Saturday, September 02, 2006

God

So, I’m surfing. And, I’m interested in what sorts of lists of psychic abilities people have come up with. And, I come to this site that has listed individuals and what sorts of psychics or healers they are. And, there are some heavy duty names on this list. Jesus is there too. And, I’m reading it. And, this voice in my head says, “This is God.”….I started laughing…I don’t know what God wanted to say I was laughing so hard. This is a particular brand of Guide Humor I experience every once in awhile.

Here they go again. “This is still God speaking.” Okay, I’m game. Hi. Hello. Did you realize that Hello is Hell in reverse? As you leave Hell you say, Oh. So, they came up with Hello. No, I didn’t know that. Is this really God? Are you questioning me? Well, yes. I just don’t believe it’s really you. See I talk to a lot of guides and every once in awhile somebody gets a wild guide hair or something and starts doing what you’re doing. What am I doing? You said you were God. Well, yes, so I did. Don’t you believe me? Well, I sort of have my reservations. Do you believe in God? Yes. But, not so’s you’d be there to sort of chew the fat with. Ah, so you believe in one sided conversations with God then? Well, I like it better when you don’t start talking back to me.
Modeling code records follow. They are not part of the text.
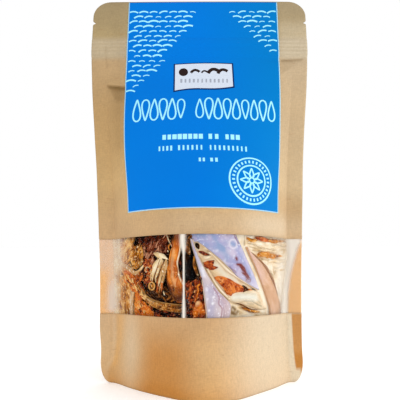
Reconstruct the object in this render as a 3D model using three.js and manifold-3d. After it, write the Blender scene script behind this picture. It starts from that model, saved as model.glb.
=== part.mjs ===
// A filled stand-up pouch of dried anchovies: kraft paper with a clear window band across the front, and a
// wide paper label above it. Millimetres, +Z up, front towards -Y. The origin is on the surface that the
// pouch stands on, under its middle.
import * as THREE from 'three';
import { mergeVertices } from 'three/addons/utils/BufferGeometryUtils.js';
import Module from 'manifold-3d';

const wasm = await Module();
wasm.setup();

// Driving dimensions of the pouch: a standard size, 130 mm wide, which stands 224 mm high when it is filled.
const HEIGHT = 224;
const SIDE_SEAL = 9;
const SEAL_THICKNESS = 1.4;
const LEAN = 13.5;
const LEAN_START = 60;
const TOP_CORNER_RADIUS = 10.4;
const NOTCH_BELOW_TOP = 14.6;
const NOTCH_DEPTH = 2;
const NOTCH_HEIGHT = 3.6;
const FOOT_CORNER_HEIGHT = 10.7;
const FOOT_CORNER_INSET = 5.5;

// The zip under the top edge stands out of both panels as a low band.
const ZIP_TOP = 24;
const ZIP_BOTTOM = 34.5;
const ZIP_RELIEF = 0.7;
const ZIP_EDGE = 1.5;

// How the filled pouch stands: pairs of height and size, from the base up.
const HALF_WIDTH = [[0, 57], [20, 55.8], [50, 56.2], [80, 57.2], [110, 58.6], [140, 61.1], [170, 63.7], [195, 65], [HEIGHT, 65]];
const BULGE = [[0, 31.5], [25, 28.2], [50, 27.6], [75, 26.8], [100, 25], [125, 16], [150, 9.2], [172, 3.2], [190, 0.8], [HEIGHT, 0.6]];
const LINE_RISE = [[0, 0], [37, 2], [78, 2.7], [91, 2.4], [130, 1.5], [190, 0], [HEIGHT, 0]];
const SWAY = [[0, 0.4], [60, 0.5], [95, 0.2], [140, -0.6], [175, -0.3], [HEIGHT, 0]];

// The section of a panel is (1 - a * a) raised to a power, which falls from the folded base upwards.
const FORM_AT_BASE = 1.3;
const FORM_ABOVE = 0.85;
const FORM_HEIGHT = 70;
const BASE_SKEW = 0.15;
const SKEW_HEIGHT = 40;

// The window band, the film in it and the bay behind it that shows the contents.
const WINDOW_BOTTOM = 37;
const WINDOW_TOP = 77.8;
const FILM = 0.4;
const GAP = 0.3;
const BAY_DEPTH = 14;
const BAY_WALL = 1.5;
const BAY_MARGIN = 7;
const BAY_HALF = 0.95;
const OPENING_HALF = 0.93;

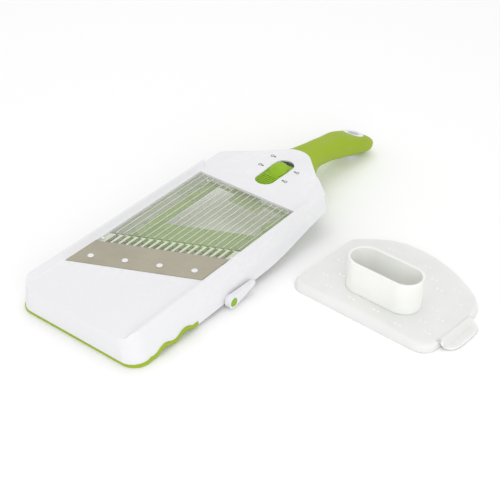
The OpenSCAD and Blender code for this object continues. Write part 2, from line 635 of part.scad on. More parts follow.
module guard_spikes() color(MILK) guard_frame() for (p = spike_sites) for (s = [-1, 1])
  translate([p[0] + s * 1.9, p[1], 0.4]) cylinder(r1 = 0.3, r2 = spike_r, h = guard_top - guard_t - 0.4);

main_body();
handle_grip();
non_slip_strip();
slicing_blade();
blade_rivets();
setting_marks();
ramp();
thickness_slider();
thickness_knob();
detent_spring();
spring_screw();
slider_cover();
cover_screws();
julienne_carrier();
julienne_teeth();
julienne_camshaft();
shaft_keepers();
keeper_screws();
julienne_lever();
lever_screw();
lever_cap();
guard_plate();
guard_collar();
guard_spikes();
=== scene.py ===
"""Looks of the hand-held mandoline slicer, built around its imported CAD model."""

import math

import bmesh
import bpy
from mathutils import Matrix, Vector


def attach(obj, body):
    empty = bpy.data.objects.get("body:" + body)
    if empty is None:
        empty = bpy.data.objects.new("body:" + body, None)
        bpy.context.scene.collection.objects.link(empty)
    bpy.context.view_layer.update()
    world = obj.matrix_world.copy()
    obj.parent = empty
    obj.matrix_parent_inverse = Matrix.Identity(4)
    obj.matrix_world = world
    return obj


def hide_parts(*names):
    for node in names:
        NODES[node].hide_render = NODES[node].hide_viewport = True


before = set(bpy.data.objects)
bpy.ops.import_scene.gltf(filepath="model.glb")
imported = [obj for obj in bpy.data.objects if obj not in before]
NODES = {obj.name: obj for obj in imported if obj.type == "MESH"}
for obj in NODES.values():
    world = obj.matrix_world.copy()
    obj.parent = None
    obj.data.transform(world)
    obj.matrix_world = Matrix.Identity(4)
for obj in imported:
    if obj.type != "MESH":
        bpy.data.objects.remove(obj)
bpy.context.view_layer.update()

# The body frame: X across, +Y to the handle, Y = 0 at the shoulder line, Z up from the body's underside
LEAN = math.radians(2.8)
BODY_LEN = 0.195
LEAN_DROP = 0.0005
POSED = Matrix.Rotation(LEAN, 4, "X") @ Matrix.Translation((0, BODY_LEN, -LEAN_DROP))
MM = 0.001

# The landing deck and the blade in the body frame, in mm
DECK_Z = 24.0
BLADE_SLANT = math.radians(24.6)
BLADE_EDGE_Y = -101.8
BLADE_DEPTH = 28.3

# The camera in the body frame, in metres
CAMERA_YAW = math.radians(38.0)
CAMERA_PITCH = math.radians(36.3)
CAMERA_AT = (0.4792059, -0.6082863, 0.534)
CAMERA_SENSOR = 36.0
CAMERA_LENS = 83.45

# The studio, in metres and watts
LIGHT_TARGET = (0.05, 0.15, 0)
KEY_LIGHT = {"place": (0.95, -0.75, 0.6), "size": 0.9, "power": 4.6}
TOP_LIGHT = {"place": (-0.3, 0.4, 1.3), "size": 1.0, "power": 2.4}
WORLD_STRENGTH = 0.84
FLOOR_HALF = 6.0
TABLE_GAP = 0.00005
PAPER_GREY = 0.985


# ---------- camera, lights and floor ----------
def make_camera():
    yaw, pitch = CAMERA_YAW, CAMERA_PITCH
    ahead = Vector((-math.sin(yaw), math.cos(yaw), 0)) * math.cos(pitch) - Vector((0, 0, math.sin(pitch)))
    right = Vector((math.cos(yaw), math.sin(yaw), 0))
    up = right.cross(ahead)
    local = Matrix((right, up, -ahead)).transposed().to_4x4()
    local.translation = Vector(CAMERA_AT)
    data = bpy.data.cameras.new("camera")
    data.sensor_width = CAMERA_SENSOR
    data.lens = CAMERA_LENS
    camera = bpy.data.objects.new("camera", data)
    bpy.context.scene.collection.objects.link(camera)
    camera.matrix_world = POSED @ local
    bpy.context.scene.camera = camera


def area_light(name, place, size, power):
    data = bpy.data.lights.new(name, "AREA")
    data.shape = "DISK"
    data.size = size
    data.energy = power
    light = bpy.data.objects.new(name, data)
    bpy.context.scene.collection.objects.link(light)
    light.location = place
    light.rotation_euler = (Vector(LIGHT_TARGET) - Vector(place)).to_track_quat("-Z", "Y").to_euler()


def make_studio():
    scene = bpy.context.scene
    scene.view_settings.view_transform = "Standard"
    world = bpy.data.worlds.new("studio")
    world.use_nodes = True
    background = world.node_tree.nodes["Background"]
    background.inputs["Color"].default_value = (1.0, 1.0, 1.0, 1)
    background.inputs["Strength"].default_value = WORLD_STRENGTH
    scene.world = world
    area_light("key", **KEY_LIGHT)
    area_light("top", **TOP_LIGHT)
    floor_mesh = bpy.data.meshes.new("floor")
    half = FLOOR_HALF
    floor_mesh.from_pydata([(-half, -half, 0), (half, -half, 0), (half, half, 0), (-half, half, 0)], [],
                           [(0, 1, 2, 3)])
    floor = bpy.data.objects.new("floor", floor_mesh)
    scene.collection.objects.link(floor)
    floor.location.z = -TABLE_GAP
    paper = bpy.data.materials.new("paper")
    paper.use_nodes = True
    shader = paper.node_tree.nodes["Principled BSDF"]
    shader.inputs["Base Color"].default_value = (PAPER_GREY, PAPER_GREY, PAPER_GREY, 1)
    shader.inputs["Roughness"].default_value = 0.9
    shader.inputs["Specular IOR Level"].default_value = 0.1
    floor.data.materials.append(paper)


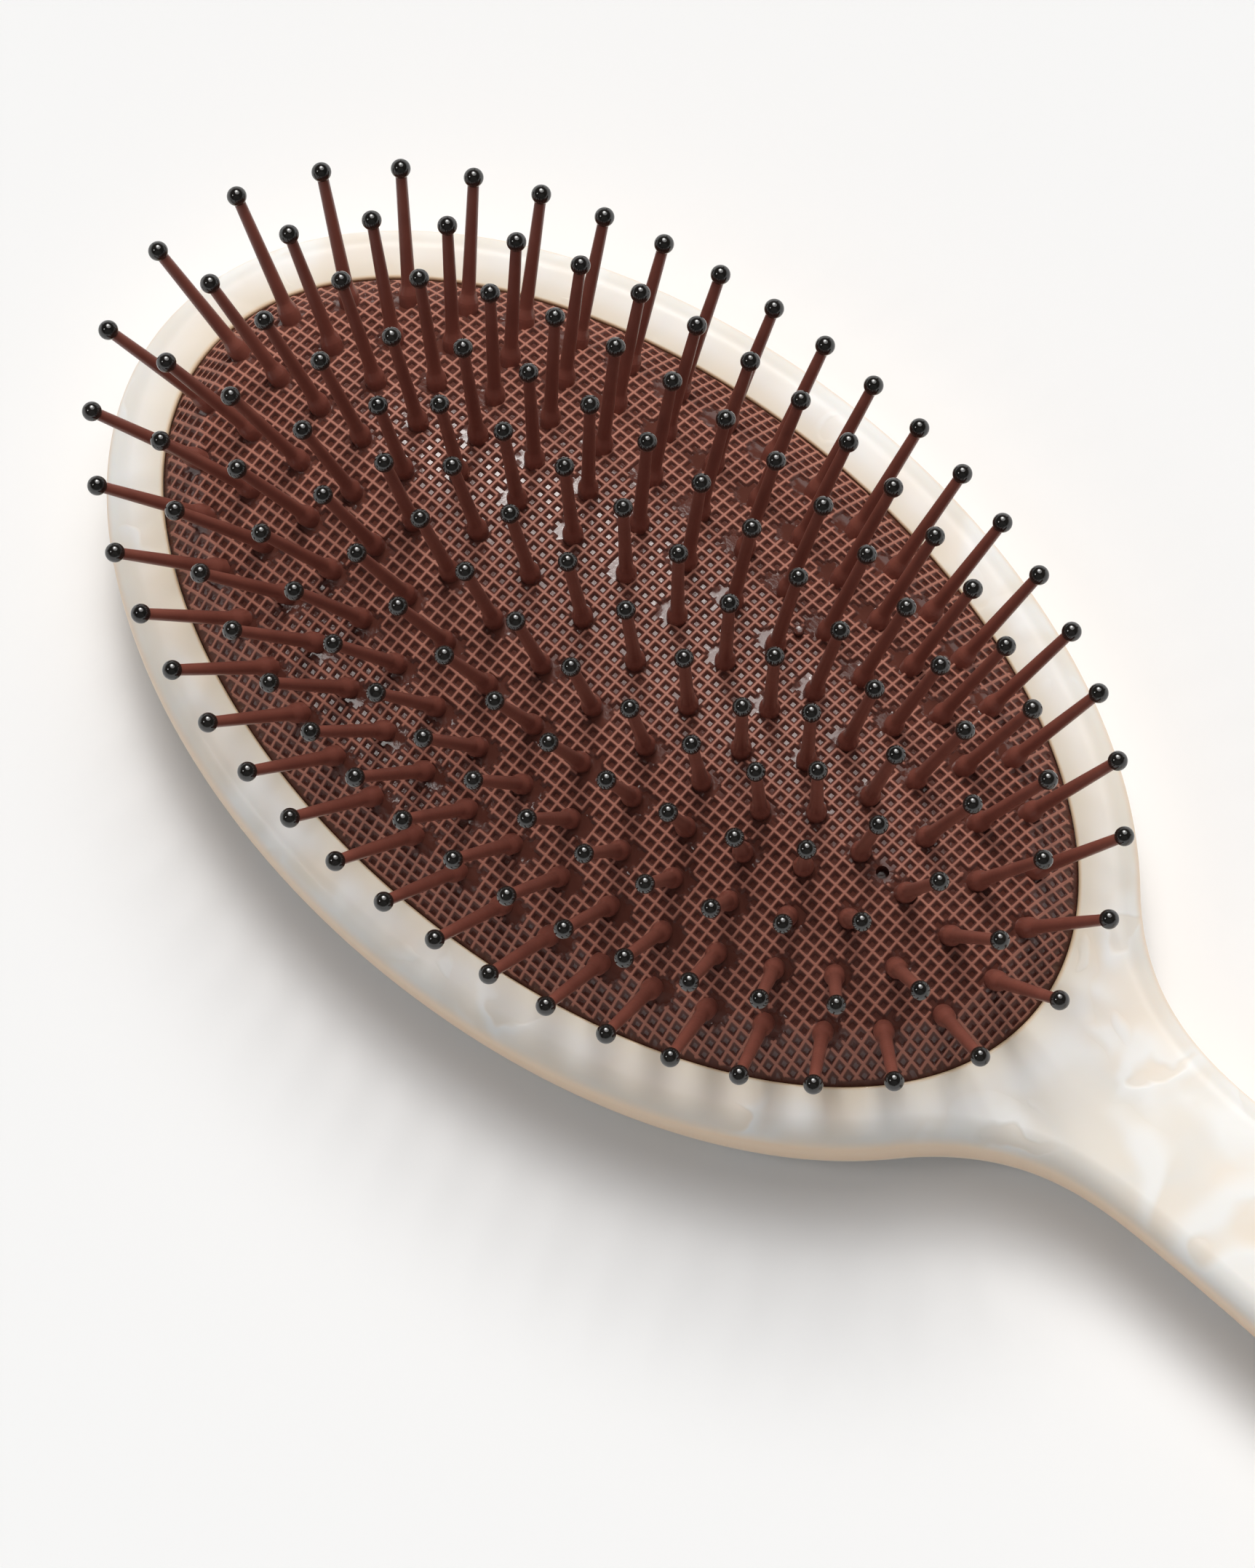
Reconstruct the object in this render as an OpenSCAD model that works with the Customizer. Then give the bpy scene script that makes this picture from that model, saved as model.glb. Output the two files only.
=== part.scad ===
// Oval cushion brush for detangling hair: a one-piece body with a rounded rim and a waisted handle,
// a domed rubber cushion tucked under the lip of its opening, and moulded pins with ball tips.
// Millimetres. +X runs from the middle of the cushion towards the handle, and +Z along the pins.
// The origin is on the flat back that the brush lies on, under the middle of the cushion.

/* [Head] */
// Length of the opening that the cushion fills
opening_l = 104; // [100:1:110]
// Width of the opening that the cushion fills
opening_w = 59; // [57:1:66]
// Width of the rim round the opening
rim_w = 5.8; // [5:0.1:7]
// Thickness of the body
body_t = 11; // [10.6:0.1:14]

/* [Handle] */
// Length of the whole body
body_l = 238; // [220:1:250]
// Distance from the middle of the cushion to the narrowest place of the neck
waist_x = 77; // [74:1:84]
// Width of the neck at its narrowest place
waist_w = 16.6; // [14:0.1:20]
// Distance from the middle of the cushion to the widest place of the handle
grip_x = 154; // [130:1:160]
// Width of the handle at its widest place
grip_w = 23; // [18:0.5:27]

/* [Rounded edges] */
// How far the rounding of the front edge reaches inwards
front_edge_in = 2.6; // [1.5:0.1:3]
// How far the rounding of the front edge reaches down
front_edge_down = 2.4; // [1.5:0.1:2.6]
// How far the rounding of the back edge reaches inwards
back_edge_in = 5; // [3:0.1:5.5]
// How far the rounding of the back edge reaches up
back_edge_up = 7.8; // [5:0.1:8]

/* [Recess] */
// Thickness of the lip over the groove
lip_t = 2.2; // [1.6:0.1:2.4]
// How far the groove reaches under the lip
groove_in = 1.7; // [1.2:0.1:2]
// Height of the groove
groove_h = 2.1; // [1.8:0.1:2.4]
// Thickness of the floor under the air chamber
floor_t = 3; // [2.5:0.1:4]

/* [Cushion] */
// Height of the middle of the dome over the front face of the rim
dome_h = 10.4; // [9:0.1:12]
// Thickness of the rubber
rubber_t = 1.4; // [1:0.1:1.6]
// How far the edge of the dome lies below the front face of the rim
dome_edge_drop = 0.3; // [0.2:0.1:0.6]
// Gap between the rubber and the body
rubber_gap = 0.25; // [0.15:0.05:0.3]
// Diameter of the vent hole
vent_d = 1.25; // [0.8:0.05:1.8]
// Diameter of the moulding stub
stub_d = 1; // [0.8:0.1:1.1]
// Height of the moulding stub over the rubber
stub_h = 0.7; // [0.4:0.1:1.2]

/* [Pin layout] */
// Number of pins in the outermost ring
outer_pins = 42; // [38:2:44]
// Number of pins that each ring has fewer than the ring outside it
fewer_pins = 6; // [4:2:6]
// Distance from the opening to the outermost ring, at the ends
end_inset = 3.8; // [3.4:0.1:4.4]
// Distance from the opening to the outermost ring, at the sides
side_inset = 4.6; // [4.3:0.1:5]
// Number of pins in the middle row
row_pins = 6; // [4:2:6]
// Distance from pin to pin in the middle row
row_pitch = 6.7; // [6:0.1:7.2]
// Length of the dome's ridge past the middle row, at each end
ridge_end_l = 3.5; // [3:0.1:4]
// Width of the dome's ridge, on which the middle row stands
ridge_w = 1.4; // [1.3:0.1:2]
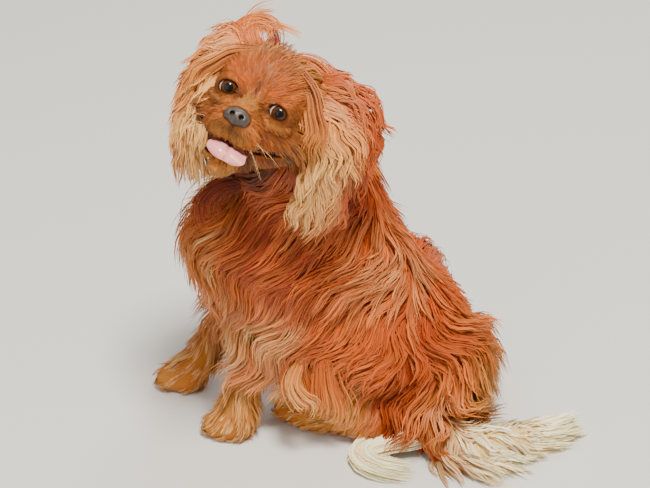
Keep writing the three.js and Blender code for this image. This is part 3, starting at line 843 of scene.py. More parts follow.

I think a lot of people are like that. Moses didn’t like it when I talked to him. No, I don’t suppose I’d have liked to have been holding a conversation with a burning bush either. You’re lucky I’m not telling you to go do things. Like what? You don’t want to know. No? No, it’s the weekend and you’ve got all your activities lined up. Well, that’s thoughtful. Thank you.

Are you still God? Last time I looked. Okay, I have a question for you. What is it? Why can’t I lose weight? If you did you’d float away. No anchors. You’re already not rooted in reality. If you were to lose weight you’d float right off the surface of the earth. So, it’s not safe? Right. Okaaaay.

You know, this is sort of one of those parables, if you don’t mind. The shoe being on the other foot and all. You’re really, really wanting me to prove that I’m God and I really don’t feel like proving it to you. How many questions do you get from people who say they don’t believe you can talk to the dead? Or even the animals? Or the saints? Or Superman? Or Elivs? See what I mean? Yeah, I do. Sorry. Why? Why what? Why are you sorry? Because I doubted you. I’m not sorry. Why should you be sorry? It’s no skin off my nose if you don’t believe in Me. I believe in you. That’s enough.